We must not forget the Hindu Mahasabha, RSS, Akhil Bharatiya Ram Rajya Parishad and Congress elements were quite “indistinguishable” from each other all along. The Hindu Mahasabha’s founder, Pandit Madan Mohan Malaviya, was a four-time Congress president. His vision of India wouldn’t have been very different from that of Banaras Hindu University, which he founded. Rajeshwar Dayal, UP’s first home secretary, in his memoirs A Life of Our Times, mentions an astonishing story about Pandit Govind Ballabh Pant, UP’s first chief minister, and RSS supremo Guru Golwalkar. The RSS chief was found with a trunkload of incriminating evidence of extensive plans for communal violence in western UP. The CM, however, enabled him to escape. Prime Minister Lal Bahadur Shastri sought RSS help for civil defence volunteers in the 1965 war with Pakistan. The list goes on...

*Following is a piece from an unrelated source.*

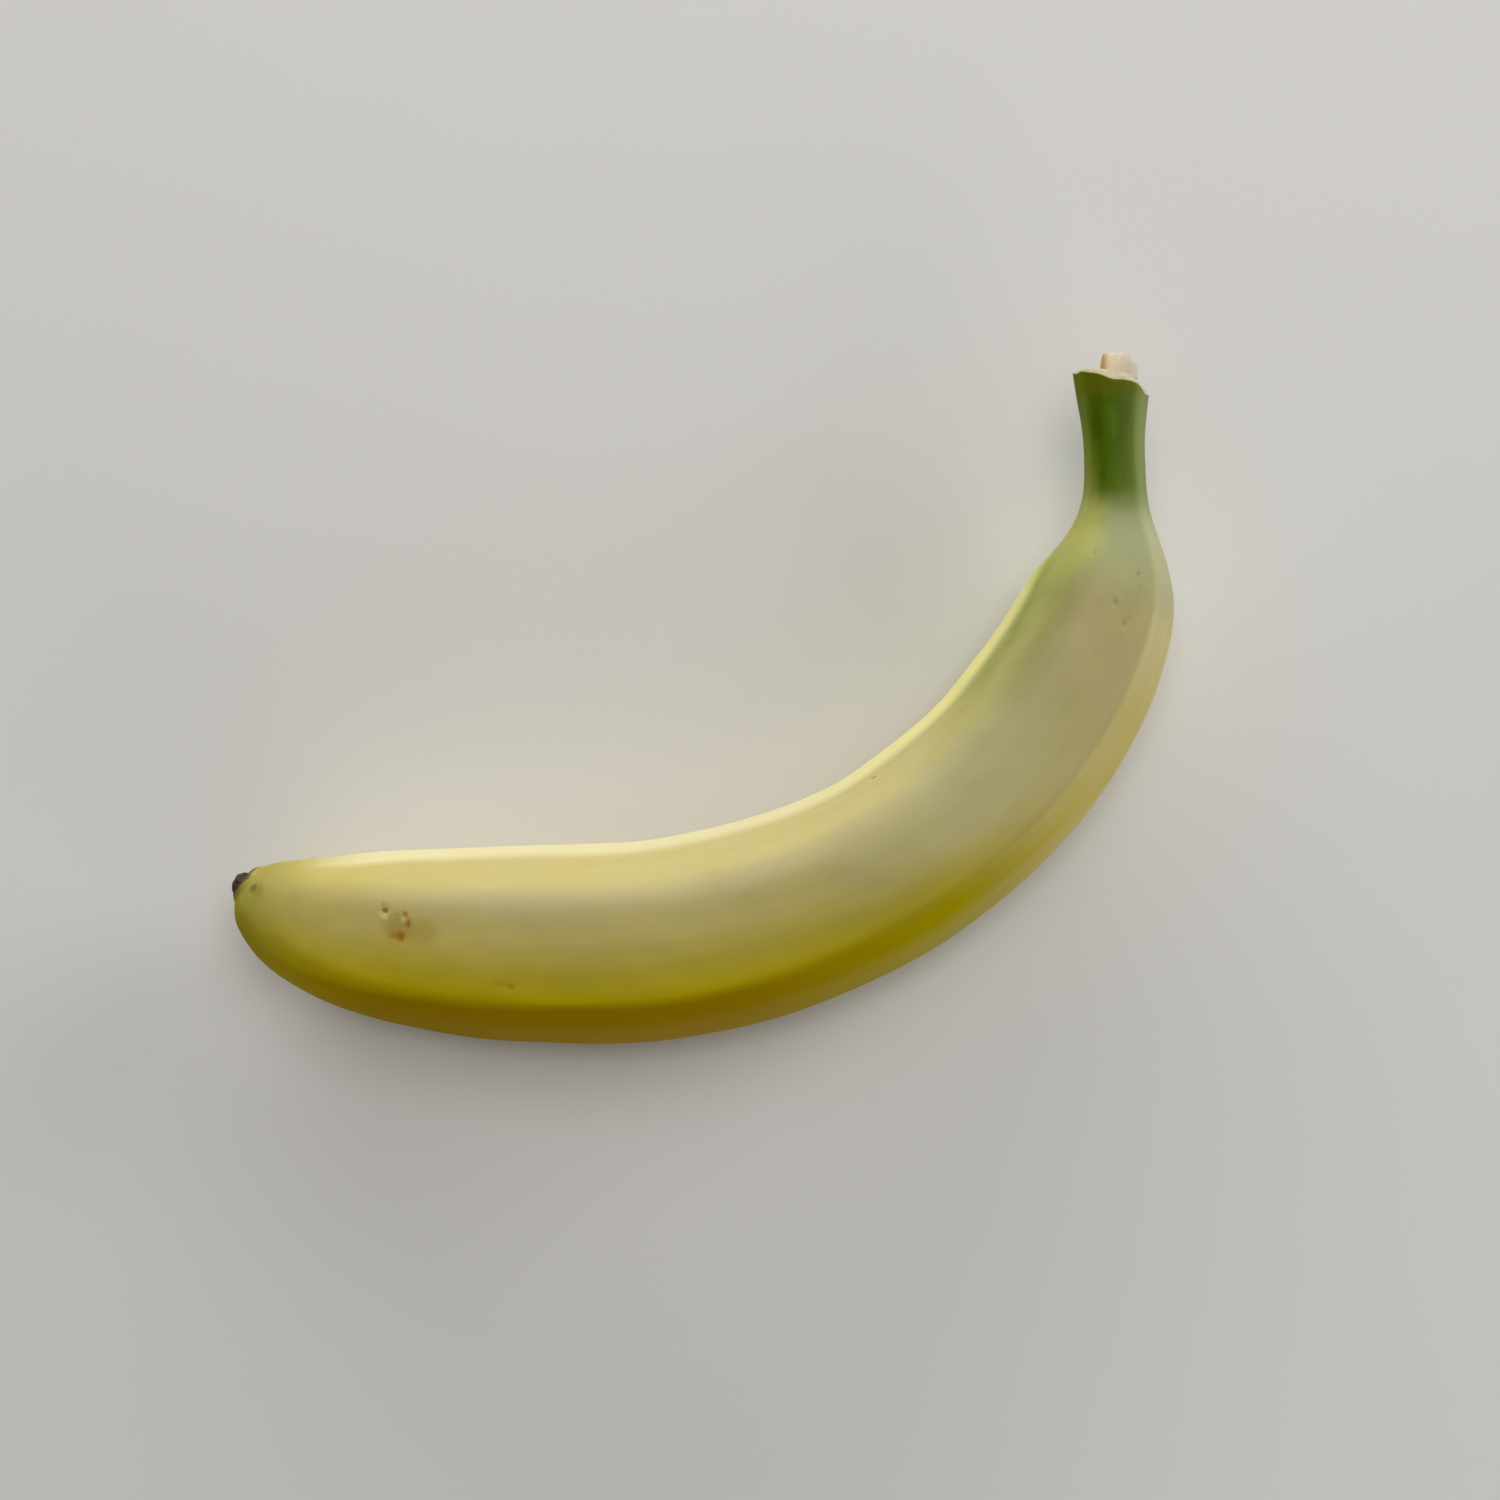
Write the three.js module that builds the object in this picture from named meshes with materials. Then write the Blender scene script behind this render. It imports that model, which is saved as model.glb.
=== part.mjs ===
// A dessert banana picked from its hand, lying on one flank with its curve flat on the table.
//
// It is one grown piece, so it is one closed mesh: a skin swept along the fruit's bent centreline,
// closed at the blossom end by the dried style on its scar, and at the stalk end by the torn crown
// and the stump of pale pith that stands out of it.
//
// Millimetres, +Z up. +X runs from the blossom end towards the stalk, +Y is the hollow side of the
// curve, and the origin is on the table, under the middle of the fruit's bounding box.

import * as THREE from "three";

// ---- Driving dimensions ----------------------------------------------------------------------

const RIM_STATION = 220.6; // length of the centreline, from the blossom scar to the torn crown
const SIDES = 50; // points round the fruit, ten to each of its five faces
const FACES = 5;
const RIDGE = 54; // degrees round the section from the outer side up to the first ridge

// Each list holds [station, value]: the station is the distance along the centreline from the scar.

// Heading of the centreline in degrees, 0 along +X, turning towards the hollow side.
const HEADING = [[-4, -75], [8, -57.5], [20, -42], [40, -34.4], [75, -24], [110, -5.5],
  [147, 17.6], [176, 38.5], [194, 55], [204, 61.2], [214, 61.8], [226, 61]];

// Half the width across the curve, seen from above.
const HALF_WIDTH = [[0, 4.1], [1.2, 5.7], [3.2, 7.4], [7, 9.7], [14, 12.4], [24, 14.8], [36, 16.5],
  [54, 17.75], [80, 18.15], [110, 17.6], [145, 16.9], [166, 15.8], [178, 14.3], [186, 12.2],
  [192, 9.1], [198, 6.4], [205, 5.5], [212, 5.65], [218, 6.35], [224, 7.2]];

// Height of the section as a share of its width: the pulp is a little flattened, the stalk isn't.
const HEIGHT_SHARE = [[0, 1], [20, 0.96], [100, 0.95], [175, 0.96], [200, 1.04], [224, 1.06]];

// How sharp the five ridges are: 2 is a round section, and higher powers come nearer a pentagon.
// The second ridge, between the upper flank and the hollow side, is worn to a power of its own.
const SHARPNESS = [[0, 2.6], [12, 5], [32, 13], [60, 17], [120, 17], [165, 18], [184, 17], [197, 12],
  [206, 9], [224, 8]];
const KEEN_RIDGE = 0.06; // the first ridge, under the upmost face, is keener than the others
const WORN_RIDGE = 5;

// Degrees that the ridges turn round the fruit, inwards seen from above, towards the stalk.
const TWIST = [[0, 3], [100, 3.4], [125, 3.6], [150, 2], [175, 1.4], [188, 1], [200, 4], [224, 5]];

// Height of the underside over the table. Under zero the skin is pressed flat against it.
const UNDERSIDE = [[-4, 12.4], [8, 6.5], [22, 1.2], [36, -1.15], [66, -1.15], [96, -1.15],
  [126, -1.15], [154, -1.15], [172, 0.9], [188, 6.2], [202, 11.8], [226, 13.4]];

// The torn rim of the crown.
const RIM_FALL = 1.85; // how far it falls off to the outer side, from its middle
const RIM_DROP = 0.85; // and how much lower it is torn at its outer corner
const RIM_TEAR = 0.25; // height of the ragged teeth
const TEAR_LENGTH = 14; // the skin's rings lean over to the rim's slope within this length

// The closed ends: [fill, rise, shift]. Fill is the share of the rim ring's size, rise the way out
// along the centreline, shift the way to the outer side.
const BLOSSOM_END = [[0.95, 0.35, 0], [0.85, 0.8, 0], [0.72, 1.15, 0.1], [0.6, 1.35, 0.2],
  [0.57, 2, 0.35], [0.45, 2.6, 0.4], [0.22, 2.85, 0.4]];
const BLOSSOM_TIP = [0, 2.9, 0.4];
const CROWN_END = [[0.95, 0.35, 0], [0.86, 0.8, 0.1], [0.75, 1.15, 0.3], [0.58, 1.25, 0.7],
  [0.49, 1.8, 1], [0.44, 3.2, 1], [0.39, 4.4, 0.95], [0.27, 4.7, 0.9]];
const CROWN_TIP = [0, 4.6, 0.9];
const STUMP_TEAR = 0.35; // height of the broken fibres on the stump's top

const PEEL = new THREE.Color("#d8c653");
const GREEN = new THREE.Color("#5c7426");
const PITH = new THREE.Color("#dccdb0");
const DRIED = new THREE.Color("#3a2a1c");
const GREEN_FROM = 194; // the peel turns green over this stretch of the neck
const GREEN_TO = 201;

// ---- Curves through the lists ----------------------------------------------------------------

// Returns the natural cubic spline through the knots: smooth to its second derivative, and with
// no bend at its ends.
function spline(knots) {
  const last = knots.length - 1;
  const x = knots.map((knot) => knot[0]);
  const y = knots.map((knot) => knot[1]);
  const bend = new Array(last + 1).fill(0); // second derivatives, by elimination and substitution
  const carry = new Array(last + 1).fill(0);
  for (let i = 1; i < last; i++) {
    const before = x[i] - x[i - 1];
    const after = x[i + 1] - x[i];
    const turn = 6 * ((y[i + 1] - y[i]) / after - (y[i] - y[i - 1]) / before);
    const pivot = 2 * (before + after) - before * carry[i - 1];
    carry[i] = after / pivot;
    bend[i] = (turn - before * bend[i - 1]) / pivot;
  }
  for (let i = last - 1; i > 0; i--) bend[i] -= carry[i] * bend[i + 1];
  return (at) => {
    let i = 0;
    while (i < last - 1 && at > x[i + 1]) i++;
    const span = x[i + 1] - x[i];
    const a = (x[i + 1] - at) / span;
    const b = 1 - a;
    return a * y[i] + b * y[i + 1] +
      ((a ** 3 - a) * bend[i] + (b ** 3 - b) * bend[i + 1]) * span ** 2 / 6;
  };
}

const radians = THREE.MathUtils.degToRad;
const heading = spline(HEADING);
const halfWidth = spline(HALF_WIDTH);
const heightShare = spline(HEIGHT_SHARE);
const sharpness = spline(SHARPNESS);
const twist = spline(TWIST);
const underside = spline(UNDERSIDE);

// The centreline seen from above, walked in short steps along its heading.
const STEP = 0.5;
const FIRST_STATION = -4;
const walk = [new THREE.Vector2(0, 0)];
for (let station = FIRST_STATION; station < RIM_STATION + 8; station += STEP) {
  const way = radians(heading(station + STEP / 2));
  const from = walk[walk.length - 1];
  walk.push(new THREE.Vector2(Math.cos(way), Math.sin(way)).multiplyScalar(STEP).add(from));
}

function centreline(station) {
  const steps = (station - FIRST_STATION) / STEP;
  const whole = Math.floor(steps);
  return walk[whole].clone().lerp(walk[whole + 1], steps - whole);
}

// ---- The section -----------------------------------------------------------------------------

// Distance from the middle to the skin at an angle, for five flat faces joined by rounded ridges.
function reach(angle, sharp, turned) {
  const keen = ((1 + Math.cos(angle - radians(RIDGE + turned))) / 2) ** 5;
  const worn = ((1 + Math.cos(angle - radians(RIDGE + turned + 360 / FACES))) / 2) ** 5;
  const power = sharp + keen * KEEN_RIDGE * sharp ** 2 + worn * (Math.min(sharp, WORN_RIDGE) - sharp);
  let sum = 0;
  for (let face = 0; face < FACES; face++) {
    const facing = radians(RIDGE + turned + (360 / FACES) * (face + 0.5));
    sum += Math.max(0, Math.cos(angle - facing)) ** power;
  }
  return sum ** (-1 / power);
}

// The section at a station, scaled to its width and height and centred across the curve. Returns a
// function from an angle (0 is the outer side, 90 degrees the top) to [out, up], up from the
// section's lowest point.
function section(station) {
  const sharp = sharpness(station);
  const turned = twist(station);
  const outline = [];
  for (let degree = 0; degree < 360; degree++) {
    const angle = radians(degree);
    const length = reach(angle, sharp, turned);
    outline.push([length * Math.cos(angle), length * Math.sin(angle)]);
  }
  const across = outline.map((point) => point[0]);
  const upright = outline.map((point) => point[1]);
  const right = Math.max(...across);
  const left = Math.min(...across);
  const lowest = Math.min(...upright);
  const scale = 2 / (right - left);
  const tall = scale * heightShare(station);
  return (angle) => {
    const length = reach(angle, sharp, turned);
    return [
      scale * (length * Math.cos(angle) - (right + left) / 2),
      tall * (length * Math.sin(angle) - lowest),
    ];
  };
}

// ---- The skin --------------------------------------------------------------------------------

// How far the torn rim stands off its station, round the stalk.
function rimOffset(angle) {
  const tear = 0.6 * Math.sin(5 * angle + 2.2) + 0.4 * Math.sin(9 * angle + 2.1);
  const corner = ((1 + Math.cos(angle)) / 2) ** 12;
  return RIM_TEAR * tear - RIM_FALL * Math.cos(angle) - RIM_DROP * corner;
}

// The angles of a ring's points, which follow the ridges as they twist.
function ringAngles(station) {
  return Array.from({ length: SIDES }, (_, i) =>
    radians(RIDGE + twist(station) + (360 / SIDES) * i));
}

// One ring of skin. Near the crown the points of a ring lean towards the rim's slope.
function skinRing(station) {
  const shape = section(station);
  const lean = THREE.MathUtils.smootherstep(station, RIM_STATION - TEAR_LENGTH, RIM_STATION);
  return ringAngles(station).map((angle) => {
    const at = station + lean * rimOffset(angle);
    const [out, up] = shape(angle);
    const way = radians(heading(at));
    const middle = centreline(at);
    const side = halfWidth(at) * out;
    return new THREE.Vector3(
      middle.x + side * Math.sin(way),
      middle.y - side * Math.cos(way),
      Math.max(0, underside(at) + halfWidth(at) * up),
    );
  });
}

// Shrinks a rim ring to a share of its size and moves it out along the centreline and sideways.
function capRing(rim, way, outward, [fill, rise, shift], tear = 0) {
  const middle = rim.reduce((sum, point) => sum.add(point), new THREE.Vector3());
  middle.divideScalar(rim.length);
  return rim.map((point, i) => {
    const torn = tear * Math.sin(2.4 * i) * Math.sin(0.9 * i + 1);
    return point.clone().sub(middle).multiplyScalar(fill).add(middle)
      .addScaledVector(way, rise + torn)
      .addScaledVector(outward, shift);
  });
}

function wayAt(station) {
  const angle = radians(heading(station));
  return new THREE.Vector3(Math.cos(angle), Math.sin(angle), 0);
}

function outwardAt(station) {
  const angle = radians(heading(station));
  return new THREE.Vector3(Math.sin(angle), -Math.cos(angle), 0);
}

// Stations of the skin's rings: close together on the blossom end, the neck and the crown.
const stations = [];
for (let station = 0; station < RIM_STATION - 0.5;) {
  stations.push(station);
  const fromEnd = Math.min(station, Math.abs(station - 194), RIM_STATION - station);
  station += THREE.MathUtils.clamp(0.6 + 0.16 * fromEnd, 0.6, 3.3);
}
stations.push(RIM_STATION);

const skin = stations.map(skinRing);
const scar = skin[0];
const rim = skin[skin.length - 1];
const tipWay = wayAt(0).negate();
const tipOutward = outwardAt(0);
const rimWay = wayAt(RIM_STATION);
const rimOutward = outwardAt(RIM_STATION);

const rings = [
  ...BLOSSOM_END.map((place) => capRing(scar, tipWay, tipOutward, place)).reverse(),
  ...skin,
  ...CROWN_END.map((place) =>
    capRing(rim, rimWay, rimOutward, place, place[0] < 0.5 ? STUMP_TEAR : 0)),
];
const tipPoint = capRing(scar, tipWay, tipOutward, BLOSSOM_TIP)[0];
const crownPoint = capRing(rim, rimWay, rimOutward, CROWN_TIP)[0];

// ---- The mesh --------------------------------------------------------------------------------

const points = [tipPoint, ...rings.flat(), crownPoint];
const faces = [];
const pointOf = (ring, side) => 1 + ring * SIDES + (side % SIDES);
const lastRing = rings.length - 1;
for (let side = 0; side < SIDES; side++) {
  faces.push(0, pointOf(0, side), pointOf(0, side + 1));
  for (let ring = 0; ring < lastRing; ring++) {
    const near = pointOf(ring, side);
    const nearNext = pointOf(ring, side + 1);
    const far = pointOf(ring + 1, side);
    const farNext = pointOf(ring + 1, side + 1);
    faces.push(near, far, nearNext, far, farNext, nearNext);
  }
  faces.push(points.length - 1, pointOf(lastRing, side + 1), pointOf(lastRing, side));
}

const geometry = new THREE.BufferGeometry().setFromPoints(points);
geometry.setIndex(faces);

// Yellow peel, green stalk, pale pith and the dark dried style, ring by ring.
function ringColour(ring) {
  const skinIndex = ring - BLOSSOM_END.length;
  if (skinIndex < 0) return DRIED;
  if (skinIndex >= stations.length) return PITH;
  const green = THREE.MathUtils.smoothstep(stations[skinIndex], GREEN_FROM, GREEN_TO);
  return PEEL.clone().lerp(GREEN, green);
}
const colours = [DRIED, ...rings.flatMap((_, ring) => new Array(SIDES).fill(ringColour(ring))), PITH];
geometry.setAttribute("color",
  new THREE.Float32BufferAttribute(colours.flatMap((colour) => colour.toArray()), 3));

geometry.computeBoundingBox();
const box = geometry.boundingBox;
geometry.translate(-(box.min.x + box.max.x) / 2, -(box.min.y + box.max.y) / 2, -box.min.z);
geometry.computeVertexNormals();

const peel = new THREE.MeshStandardMaterial({ vertexColors: true, roughness: 0.55, metalness: 0 });
const banana = new THREE.Mesh(geometry, peel);
banana.name = "banana";

const group = new THREE.Group();
group.add(banana);

export default group;
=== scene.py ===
"""A dessert banana lying on its flank on a pale table, seen from straight above.

The peel, the torn stump of pith at the stalk and the dried style at the blossom end are worked out in
millimetres, in the frame of the fruit's solid, and put into the meshes in metres.
"""

import bpy
import numpy as np
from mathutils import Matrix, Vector


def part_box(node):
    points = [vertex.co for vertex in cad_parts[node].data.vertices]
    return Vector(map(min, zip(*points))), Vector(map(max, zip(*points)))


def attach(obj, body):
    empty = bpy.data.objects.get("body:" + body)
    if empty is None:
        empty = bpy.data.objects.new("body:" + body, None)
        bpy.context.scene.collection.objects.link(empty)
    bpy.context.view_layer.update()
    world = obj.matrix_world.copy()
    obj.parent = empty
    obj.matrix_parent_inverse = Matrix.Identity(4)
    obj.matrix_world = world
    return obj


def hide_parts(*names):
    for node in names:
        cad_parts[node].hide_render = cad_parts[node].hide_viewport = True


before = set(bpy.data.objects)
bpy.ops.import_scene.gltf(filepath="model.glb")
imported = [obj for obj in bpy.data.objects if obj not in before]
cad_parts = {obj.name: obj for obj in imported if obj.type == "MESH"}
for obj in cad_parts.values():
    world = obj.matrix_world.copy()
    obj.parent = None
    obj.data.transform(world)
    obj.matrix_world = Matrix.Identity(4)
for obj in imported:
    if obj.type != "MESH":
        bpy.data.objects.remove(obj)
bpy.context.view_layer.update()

# ---- Peel --------------------------------------------------------------------------------------
# The whole outside of the fruit is one grown skin over the pulp: waxy, five-ridged, yellow, and green
# on the stalk. It ends in a torn rim where the fruit was pulled from its hand, and in the blossom scar.

MM = 0.001
RIM_STATION = 220.6  # length of the centreline from the blossom scar to the torn rim
FACES = 5
RIDGE = 54  # degrees round the section from the outer side up to the first ridge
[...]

It all leads to the inescapable conclusion, argued in my book Being The Other: The Muslim in India. Having accepted Lord Mountbatten’s June 3, 1947 plan for India’s Partition, the Congress de facto accepted the two-nation theory while publicly arguing against it. The secular incantation was a post-Partition afterthought, essential to keep Kashmir. On August 15, 1947, India seamlessly glided from British Raj to a Hindu Raj. If that was not the Congress’ intention, it should have been after it helped create Pakistan. Did it not know that the creation of Pakistan would give a fillip to demands, muffled within the Congress, for a Hindu Raj. Hindu “Rashtra” is a dangerously advanced version of the “raj” idea. Maulana Azad told Gandhi, Nehru everybody, and in writing, that Partition would lead to an “unadulterated Hindu Raj”. It could have been named Hindustan (just as the other country was called Pakistan). With Hindu at the helm, a more honest bargain on sharing power would have been possible. The painful process of a second distillation for a Hindu Rashtra could have been avoided.

The secular mumbo jumbo, has, in retrospect, had the effect of pulling wool over the eyes of the minorities and driving multitudes of enlightened Hindus into the ever-multiplying ranks of the silent.